The federation should be seen as the consolidation of a relationship. This is why trying to solve problems of coexistence with a forced federation is like trying to force a marriage in a couple that is already undergoing serious crisis. The European Union is a good example of this gradualist approach; the process of integration has been slow but the “need” for the union, as highlighted by the current crisis, is making the process of European federalisation advance with a lively –albeit sometimes harsh- debate in the capitals and in Brussels about how the EU should structure itself. This debate is non-existent in Spain except for some circles in Barcelona and Madrid.

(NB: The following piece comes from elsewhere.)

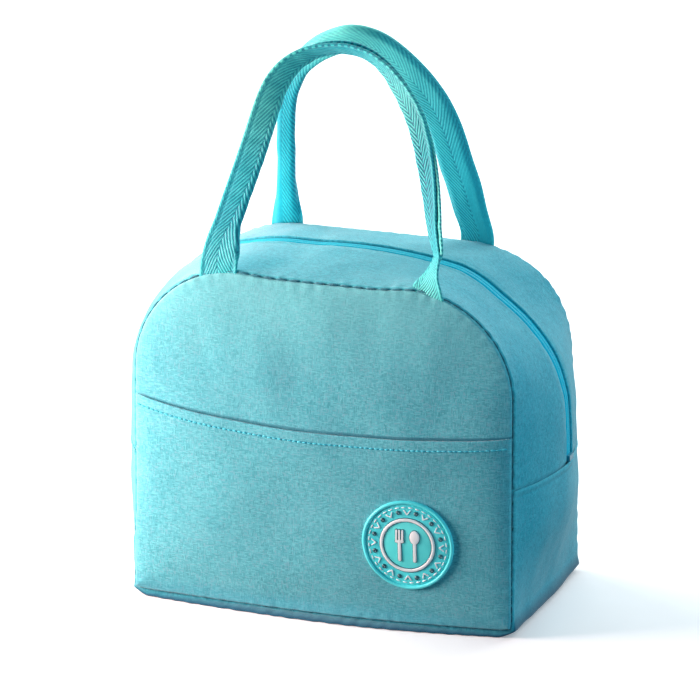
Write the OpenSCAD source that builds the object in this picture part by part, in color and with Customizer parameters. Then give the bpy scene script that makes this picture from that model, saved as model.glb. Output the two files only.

The theory says that Spain should start a federative debate about the internal organisation of the country and the understanding of the country itself. This is crucial as the only alternative is the radicalisation of both Spanish and regional nationalisms. Only after lengthy and in-depth honest and transparent debate, and based upon the will of the Spanish people whilst observing the right to self-determination of the parts, it can be decided whether a federation is the best way to look at a common future or whether a third way could be envisaged –perhaps a confederation?-. Unfortunately, history teaches us that the organisation and disappearance of states very rarely follows academic theories. Currently, Spain lacks the political and intellectual figures capable of raising and facilitating such a complex but necessary debate. Instead, the media, the political class and the academia seem to prefer to look at the future of the country as if it would be a football match between FC Barcelona and Real Madrid in which the purpose would be to knock out the opponent -ignoring the fact they need each other in order to continue playing. Time will tell whether the maturity of the Spanish political debate is that of a football fan or that of a mature democracy.